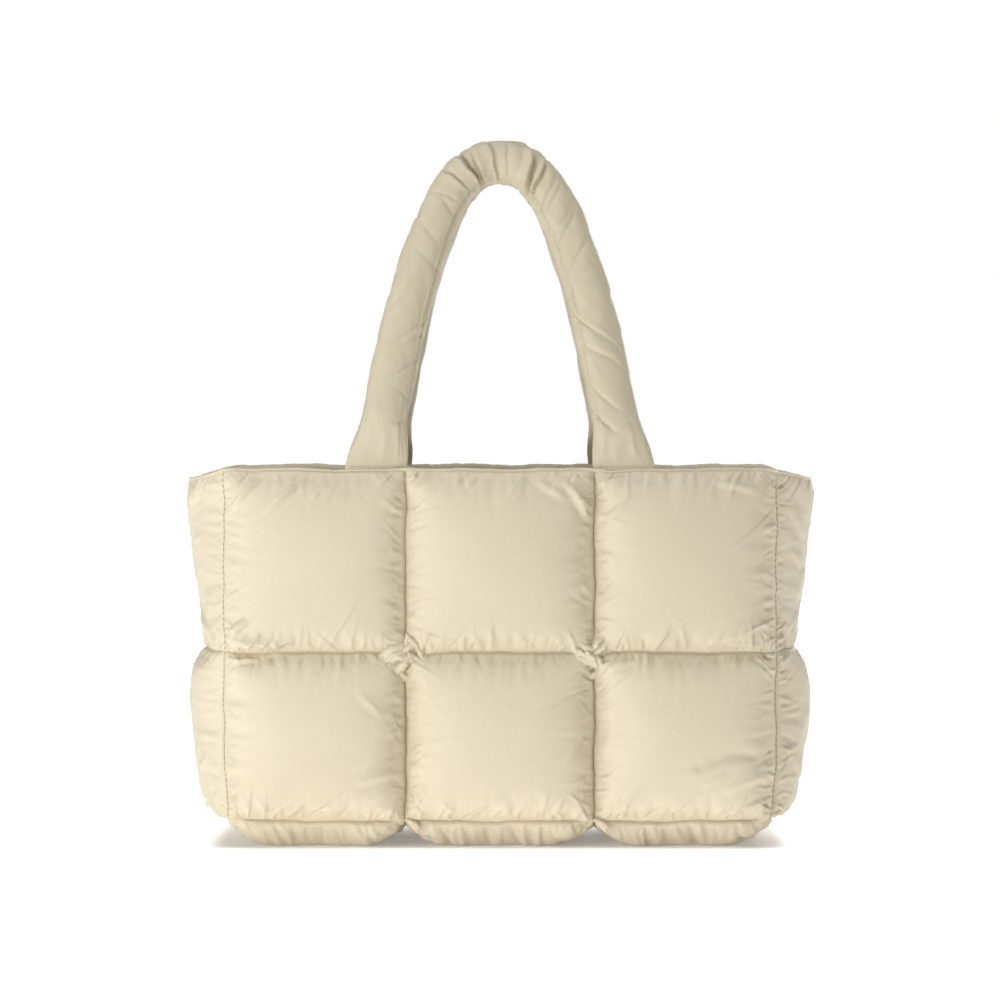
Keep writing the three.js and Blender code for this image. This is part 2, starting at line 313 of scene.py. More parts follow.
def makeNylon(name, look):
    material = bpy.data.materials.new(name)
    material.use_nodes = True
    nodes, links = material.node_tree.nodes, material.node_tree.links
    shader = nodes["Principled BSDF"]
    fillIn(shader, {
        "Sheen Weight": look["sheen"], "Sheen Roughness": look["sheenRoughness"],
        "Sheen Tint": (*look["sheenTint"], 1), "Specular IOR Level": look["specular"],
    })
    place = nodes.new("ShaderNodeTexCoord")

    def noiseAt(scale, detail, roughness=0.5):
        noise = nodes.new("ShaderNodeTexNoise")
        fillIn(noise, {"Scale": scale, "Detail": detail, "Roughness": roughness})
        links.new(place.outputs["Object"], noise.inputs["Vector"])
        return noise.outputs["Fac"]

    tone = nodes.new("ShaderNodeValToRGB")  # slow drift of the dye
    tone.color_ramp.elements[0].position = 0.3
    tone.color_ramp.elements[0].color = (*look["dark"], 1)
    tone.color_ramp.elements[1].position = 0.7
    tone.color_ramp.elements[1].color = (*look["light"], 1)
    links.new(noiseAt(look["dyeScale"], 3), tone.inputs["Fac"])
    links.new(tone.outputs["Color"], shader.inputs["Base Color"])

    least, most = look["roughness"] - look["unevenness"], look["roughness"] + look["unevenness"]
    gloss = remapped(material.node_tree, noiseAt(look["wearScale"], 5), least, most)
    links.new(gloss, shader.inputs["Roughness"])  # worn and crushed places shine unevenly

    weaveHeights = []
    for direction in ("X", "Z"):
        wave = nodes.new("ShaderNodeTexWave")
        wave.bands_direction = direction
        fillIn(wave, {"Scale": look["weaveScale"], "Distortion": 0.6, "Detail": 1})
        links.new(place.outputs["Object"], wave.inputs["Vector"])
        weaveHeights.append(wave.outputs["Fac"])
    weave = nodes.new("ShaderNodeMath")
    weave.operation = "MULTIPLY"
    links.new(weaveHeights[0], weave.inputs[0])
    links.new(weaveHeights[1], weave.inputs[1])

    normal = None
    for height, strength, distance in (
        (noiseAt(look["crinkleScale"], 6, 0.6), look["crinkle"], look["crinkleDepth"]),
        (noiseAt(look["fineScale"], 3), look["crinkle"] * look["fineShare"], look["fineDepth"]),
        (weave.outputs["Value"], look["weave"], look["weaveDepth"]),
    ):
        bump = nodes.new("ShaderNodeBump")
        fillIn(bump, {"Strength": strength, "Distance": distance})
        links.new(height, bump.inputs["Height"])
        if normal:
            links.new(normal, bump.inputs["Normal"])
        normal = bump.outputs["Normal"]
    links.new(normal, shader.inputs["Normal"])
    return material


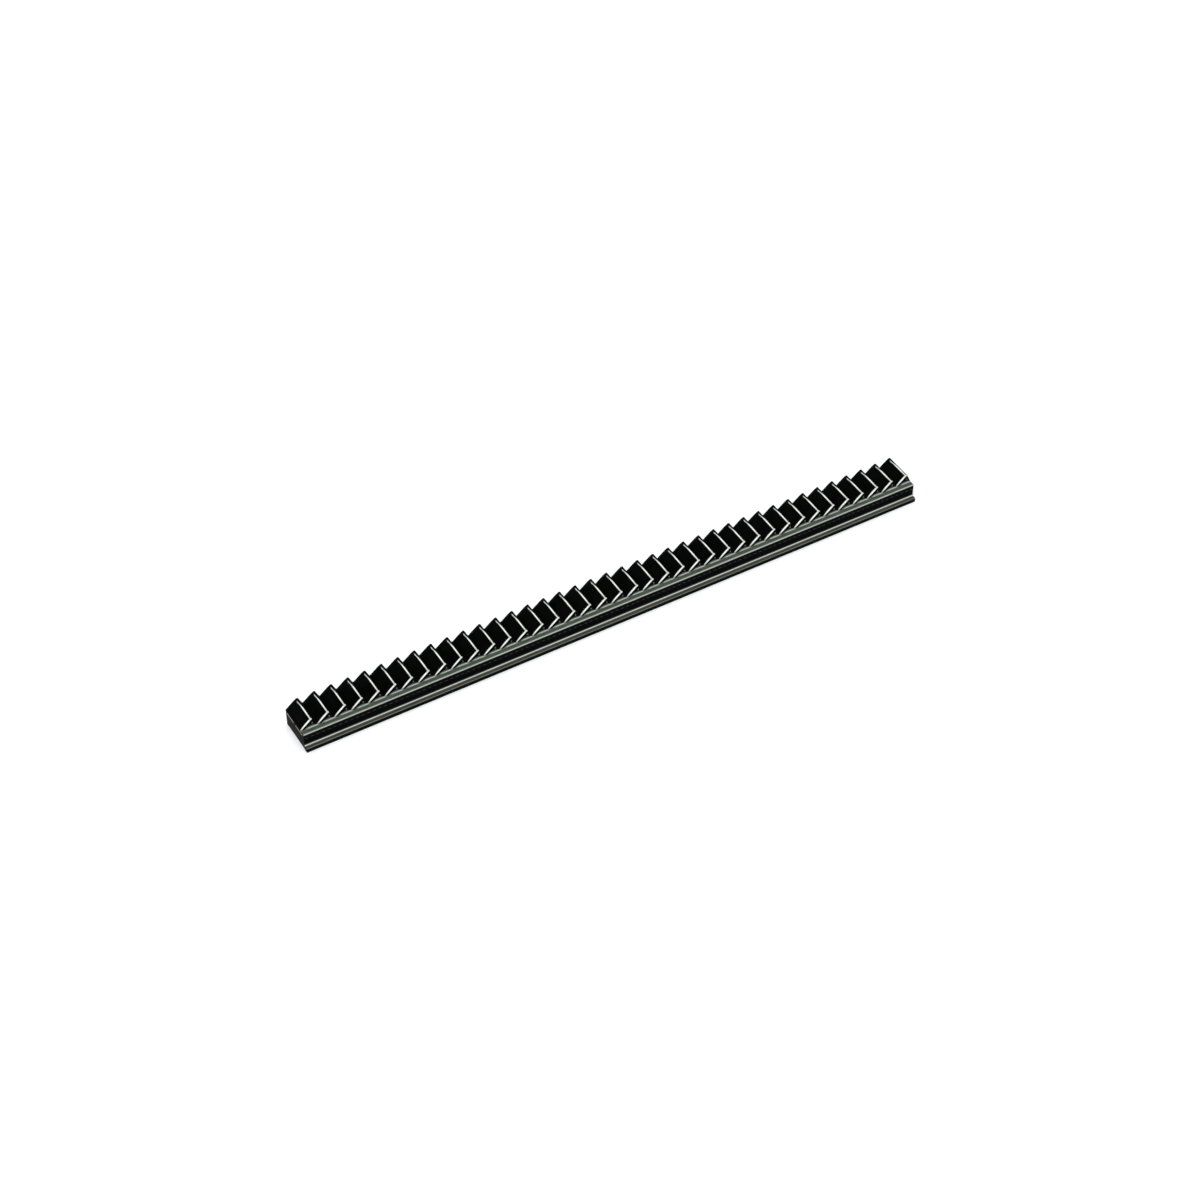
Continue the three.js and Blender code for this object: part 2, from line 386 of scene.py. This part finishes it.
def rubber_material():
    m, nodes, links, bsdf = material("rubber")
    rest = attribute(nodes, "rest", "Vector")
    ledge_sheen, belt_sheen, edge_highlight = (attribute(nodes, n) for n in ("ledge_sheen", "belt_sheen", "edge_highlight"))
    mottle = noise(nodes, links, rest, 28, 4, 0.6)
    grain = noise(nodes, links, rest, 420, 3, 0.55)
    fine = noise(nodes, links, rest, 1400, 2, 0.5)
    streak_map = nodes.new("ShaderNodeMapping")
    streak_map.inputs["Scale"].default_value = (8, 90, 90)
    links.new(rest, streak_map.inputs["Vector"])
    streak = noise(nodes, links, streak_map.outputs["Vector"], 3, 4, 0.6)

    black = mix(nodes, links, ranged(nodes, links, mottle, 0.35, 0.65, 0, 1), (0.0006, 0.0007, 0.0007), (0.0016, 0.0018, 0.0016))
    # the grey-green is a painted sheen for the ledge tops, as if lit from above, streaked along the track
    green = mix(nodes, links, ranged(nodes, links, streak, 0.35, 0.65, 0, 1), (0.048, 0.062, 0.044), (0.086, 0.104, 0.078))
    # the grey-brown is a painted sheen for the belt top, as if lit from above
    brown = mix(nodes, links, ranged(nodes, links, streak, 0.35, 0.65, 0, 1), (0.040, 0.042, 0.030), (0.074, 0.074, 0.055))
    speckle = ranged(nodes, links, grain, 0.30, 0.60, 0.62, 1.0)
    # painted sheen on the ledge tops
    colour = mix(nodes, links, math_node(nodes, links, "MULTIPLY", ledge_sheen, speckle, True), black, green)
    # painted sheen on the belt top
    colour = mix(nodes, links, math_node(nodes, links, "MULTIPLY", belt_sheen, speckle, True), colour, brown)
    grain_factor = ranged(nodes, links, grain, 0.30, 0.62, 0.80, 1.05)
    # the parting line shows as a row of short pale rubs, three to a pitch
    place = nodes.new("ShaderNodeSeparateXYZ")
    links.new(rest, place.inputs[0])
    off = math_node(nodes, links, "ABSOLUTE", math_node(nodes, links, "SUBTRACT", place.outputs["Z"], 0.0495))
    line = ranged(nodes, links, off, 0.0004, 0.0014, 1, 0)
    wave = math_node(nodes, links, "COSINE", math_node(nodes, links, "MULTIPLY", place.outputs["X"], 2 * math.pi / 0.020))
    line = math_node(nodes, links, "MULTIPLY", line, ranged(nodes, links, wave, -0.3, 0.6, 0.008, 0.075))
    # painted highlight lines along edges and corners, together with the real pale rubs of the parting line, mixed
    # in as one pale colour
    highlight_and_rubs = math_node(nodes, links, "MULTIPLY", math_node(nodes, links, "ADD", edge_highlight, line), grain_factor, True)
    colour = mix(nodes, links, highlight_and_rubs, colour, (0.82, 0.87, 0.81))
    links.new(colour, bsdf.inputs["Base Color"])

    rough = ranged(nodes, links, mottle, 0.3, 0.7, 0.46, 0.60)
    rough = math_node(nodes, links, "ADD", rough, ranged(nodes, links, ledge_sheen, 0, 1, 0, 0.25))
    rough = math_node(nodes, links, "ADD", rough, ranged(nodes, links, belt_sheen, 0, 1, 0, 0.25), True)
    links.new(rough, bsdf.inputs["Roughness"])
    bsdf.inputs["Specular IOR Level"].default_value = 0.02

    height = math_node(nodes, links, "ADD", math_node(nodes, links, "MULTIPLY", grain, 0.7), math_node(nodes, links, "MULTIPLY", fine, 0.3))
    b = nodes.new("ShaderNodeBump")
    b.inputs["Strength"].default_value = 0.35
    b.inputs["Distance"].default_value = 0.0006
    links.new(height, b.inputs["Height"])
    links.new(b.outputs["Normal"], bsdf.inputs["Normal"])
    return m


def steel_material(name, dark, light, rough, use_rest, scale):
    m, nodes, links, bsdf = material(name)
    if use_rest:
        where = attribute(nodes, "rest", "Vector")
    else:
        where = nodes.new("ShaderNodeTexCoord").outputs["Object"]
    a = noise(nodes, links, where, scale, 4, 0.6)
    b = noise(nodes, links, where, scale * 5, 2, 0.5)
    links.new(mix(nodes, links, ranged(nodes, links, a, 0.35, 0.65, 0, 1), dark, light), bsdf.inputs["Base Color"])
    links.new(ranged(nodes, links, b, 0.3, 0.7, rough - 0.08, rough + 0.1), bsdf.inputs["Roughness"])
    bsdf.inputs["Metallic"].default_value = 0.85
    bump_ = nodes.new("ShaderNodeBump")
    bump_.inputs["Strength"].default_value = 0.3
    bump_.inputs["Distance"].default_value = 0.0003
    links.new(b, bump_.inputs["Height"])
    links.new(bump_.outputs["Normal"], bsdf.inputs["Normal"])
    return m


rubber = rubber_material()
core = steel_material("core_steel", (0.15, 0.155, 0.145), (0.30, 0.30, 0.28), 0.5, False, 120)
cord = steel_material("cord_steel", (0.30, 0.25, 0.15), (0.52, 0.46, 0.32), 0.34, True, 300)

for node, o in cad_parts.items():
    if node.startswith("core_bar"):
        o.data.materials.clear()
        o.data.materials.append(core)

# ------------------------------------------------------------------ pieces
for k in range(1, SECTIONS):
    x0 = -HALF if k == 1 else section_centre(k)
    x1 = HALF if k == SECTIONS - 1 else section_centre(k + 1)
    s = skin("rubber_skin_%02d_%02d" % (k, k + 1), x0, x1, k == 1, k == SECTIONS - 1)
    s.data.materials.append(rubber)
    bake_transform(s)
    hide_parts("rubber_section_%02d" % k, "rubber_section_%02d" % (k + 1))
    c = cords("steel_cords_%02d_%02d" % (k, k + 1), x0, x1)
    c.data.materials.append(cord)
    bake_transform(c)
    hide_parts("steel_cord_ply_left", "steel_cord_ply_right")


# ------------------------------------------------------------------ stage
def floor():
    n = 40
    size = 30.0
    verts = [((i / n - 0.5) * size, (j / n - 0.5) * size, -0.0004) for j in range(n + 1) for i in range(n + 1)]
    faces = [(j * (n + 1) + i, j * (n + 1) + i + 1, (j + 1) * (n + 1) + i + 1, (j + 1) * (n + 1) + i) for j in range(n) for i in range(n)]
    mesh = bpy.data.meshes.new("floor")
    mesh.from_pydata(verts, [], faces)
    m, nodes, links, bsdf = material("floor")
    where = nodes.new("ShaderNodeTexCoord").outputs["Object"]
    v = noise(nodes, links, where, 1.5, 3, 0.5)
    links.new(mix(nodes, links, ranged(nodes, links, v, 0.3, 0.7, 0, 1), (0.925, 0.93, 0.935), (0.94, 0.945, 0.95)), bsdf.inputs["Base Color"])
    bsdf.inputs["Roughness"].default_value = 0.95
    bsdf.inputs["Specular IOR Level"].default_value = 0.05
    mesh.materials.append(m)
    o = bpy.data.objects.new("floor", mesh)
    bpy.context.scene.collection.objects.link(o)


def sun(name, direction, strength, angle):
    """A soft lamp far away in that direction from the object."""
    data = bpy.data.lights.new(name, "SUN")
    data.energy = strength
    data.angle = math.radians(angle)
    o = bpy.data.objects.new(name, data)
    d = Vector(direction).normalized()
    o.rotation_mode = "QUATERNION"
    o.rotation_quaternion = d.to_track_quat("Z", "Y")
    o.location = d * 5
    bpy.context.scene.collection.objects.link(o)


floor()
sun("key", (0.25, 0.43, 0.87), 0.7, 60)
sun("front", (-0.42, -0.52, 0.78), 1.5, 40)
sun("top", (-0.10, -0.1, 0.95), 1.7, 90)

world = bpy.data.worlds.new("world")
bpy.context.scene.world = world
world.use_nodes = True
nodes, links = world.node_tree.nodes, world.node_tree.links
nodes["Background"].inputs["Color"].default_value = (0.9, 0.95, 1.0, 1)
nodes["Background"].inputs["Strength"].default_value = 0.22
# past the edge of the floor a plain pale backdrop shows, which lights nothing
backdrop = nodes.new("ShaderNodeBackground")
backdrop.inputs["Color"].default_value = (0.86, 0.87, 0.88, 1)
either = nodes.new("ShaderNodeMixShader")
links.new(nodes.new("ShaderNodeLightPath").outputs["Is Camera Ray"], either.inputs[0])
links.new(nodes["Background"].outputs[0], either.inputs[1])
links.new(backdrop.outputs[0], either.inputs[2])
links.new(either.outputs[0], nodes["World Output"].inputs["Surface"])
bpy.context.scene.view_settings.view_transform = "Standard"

· · ·

* Given task *
Quote exactly the first line of the data and every line after it through the one holding "places shine unevenly".

* Written response *
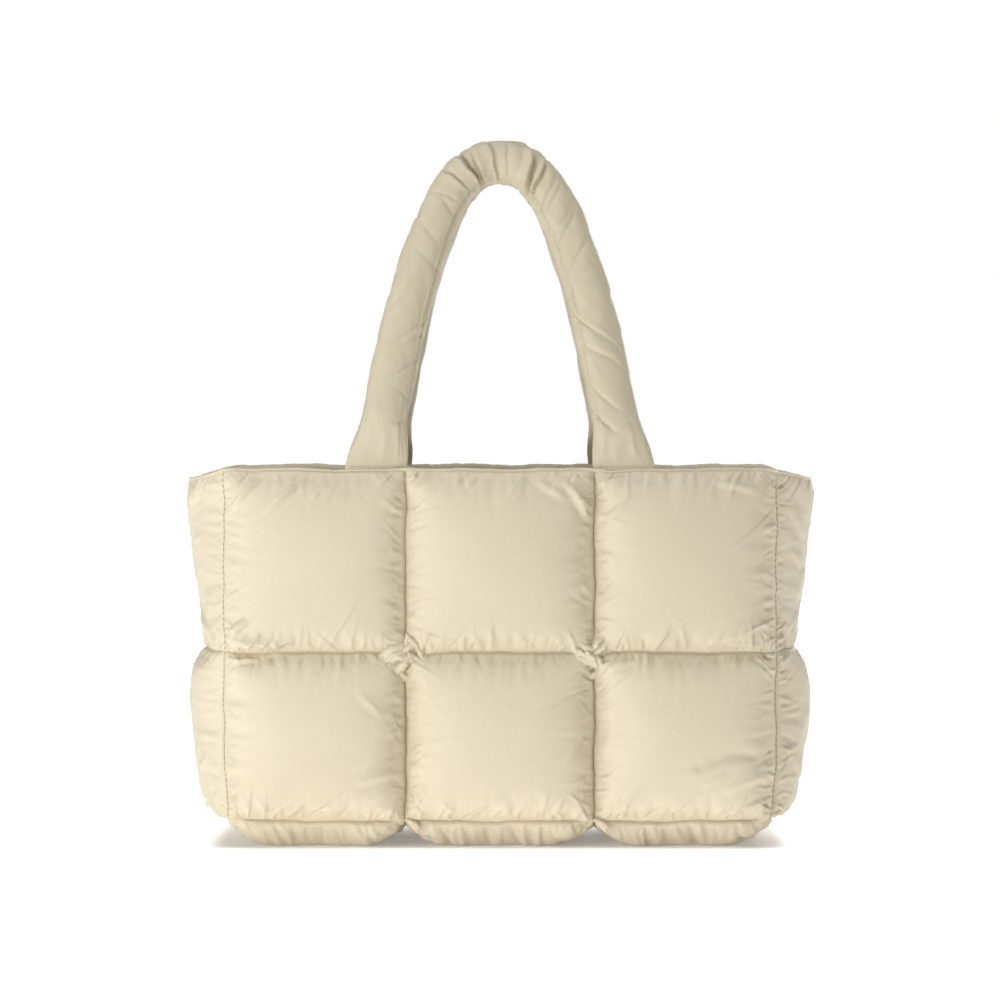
Keep writing the three.js and Blender code for this image. This is part 2, starting at line 313 of scene.py. More parts follow.
def makeNylon(name, look):
    material = bpy.data.materials.new(name)
    material.use_nodes = True
    nodes, links = material.node_tree.nodes, material.node_tree.links
    shader = nodes["Principled BSDF"]
    fillIn(shader, {
        "Sheen Weight": look["sheen"], "Sheen Roughness": look["sheenRoughness"],
        "Sheen Tint": (*look["sheenTint"], 1), "Specular IOR Level": look["specular"],
    })
    place = nodes.new("ShaderNodeTexCoord")

    def noiseAt(scale, detail, roughness=0.5):
        noise = nodes.new("ShaderNodeTexNoise")
        fillIn(noise, {"Scale": scale, "Detail": detail, "Roughness": roughness})
        links.new(place.outputs["Object"], noise.inputs["Vector"])
        return noise.outputs["Fac"]

    tone = nodes.new("ShaderNodeValToRGB")  # slow drift of the dye
    tone.color_ramp.elements[0].position = 0.3
    tone.color_ramp.elements[0].color = (*look["dark"], 1)
    tone.color_ramp.elements[1].position = 0.7
    tone.color_ramp.elements[1].color = (*look["light"], 1)
    links.new(noiseAt(look["dyeScale"], 3), tone.inputs["Fac"])
    links.new(tone.outputs["Color"], shader.inputs["Base Color"])

    least, most = look["roughness"] - look["unevenness"], look["roughness"] + look["unevenness"]
    gloss = remapped(material.node_tree, noiseAt(look["wearScale"], 5), least, most)
    links.new(gloss, shader.inputs["Roughness"])  # worn and crushed places shine unevenly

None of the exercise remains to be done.